What is needed>
Restate the entire listing word for word.

Source data>
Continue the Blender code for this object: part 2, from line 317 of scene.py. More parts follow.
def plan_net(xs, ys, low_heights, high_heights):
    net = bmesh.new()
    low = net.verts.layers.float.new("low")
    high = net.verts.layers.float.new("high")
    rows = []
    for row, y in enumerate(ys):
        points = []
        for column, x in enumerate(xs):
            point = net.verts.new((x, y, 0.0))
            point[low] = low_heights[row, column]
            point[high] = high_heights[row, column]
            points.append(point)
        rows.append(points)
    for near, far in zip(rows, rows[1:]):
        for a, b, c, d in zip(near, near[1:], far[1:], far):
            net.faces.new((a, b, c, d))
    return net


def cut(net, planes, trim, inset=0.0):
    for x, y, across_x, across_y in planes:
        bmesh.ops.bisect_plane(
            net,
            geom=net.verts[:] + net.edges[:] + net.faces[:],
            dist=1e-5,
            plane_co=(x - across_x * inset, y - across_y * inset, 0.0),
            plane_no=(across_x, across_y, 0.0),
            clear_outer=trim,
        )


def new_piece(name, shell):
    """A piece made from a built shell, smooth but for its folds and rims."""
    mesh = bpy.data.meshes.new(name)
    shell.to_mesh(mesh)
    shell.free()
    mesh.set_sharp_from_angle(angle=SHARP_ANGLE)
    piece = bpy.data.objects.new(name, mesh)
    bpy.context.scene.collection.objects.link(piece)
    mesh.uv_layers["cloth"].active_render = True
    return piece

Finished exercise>
Continue the Blender code for this object: part 2, from line 317 of scene.py. More parts follow.
def plan_net(xs, ys, low_heights, high_heights):
    net = bmesh.new()
    low = net.verts.layers.float.new("low")
    high = net.verts.layers.float.new("high")
    rows = []
    for row, y in enumerate(ys):
        points = []
        for column, x in enumerate(xs):
            point = net.verts.new((x, y, 0.0))
            point[low] = low_heights[row, column]
            point[high] = high_heights[row, column]
            points.append(point)
        rows.append(points)
    for near, far in zip(rows, rows[1:]):
        for a, b, c, d in zip(near, near[1:], far[1:], far):
            net.faces.new((a, b, c, d))
    return net


def cut(net, planes, trim, inset=0.0):
    for x, y, across_x, across_y in planes:
        bmesh.ops.bisect_plane(
            net,
            geom=net.verts[:] + net.edges[:] + net.faces[:],
            dist=1e-5,
            plane_co=(x - across_x * inset, y - across_y * inset, 0.0),
            plane_no=(across_x, across_y, 0.0),
            clear_outer=trim,
        )


def new_piece(name, shell):
    """A piece made from a built shell, smooth but for its folds and rims."""
    mesh = bpy.data.meshes.new(name)
    shell.to_mesh(mesh)
    shell.free()
    mesh.set_sharp_from_angle(angle=SHARP_ANGLE)
    piece = bpy.data.objects.new(name, mesh)
    bpy.context.scene.collection.objects.link(piece)
    mesh.uv_layers["cloth"].active_render = True
    return piece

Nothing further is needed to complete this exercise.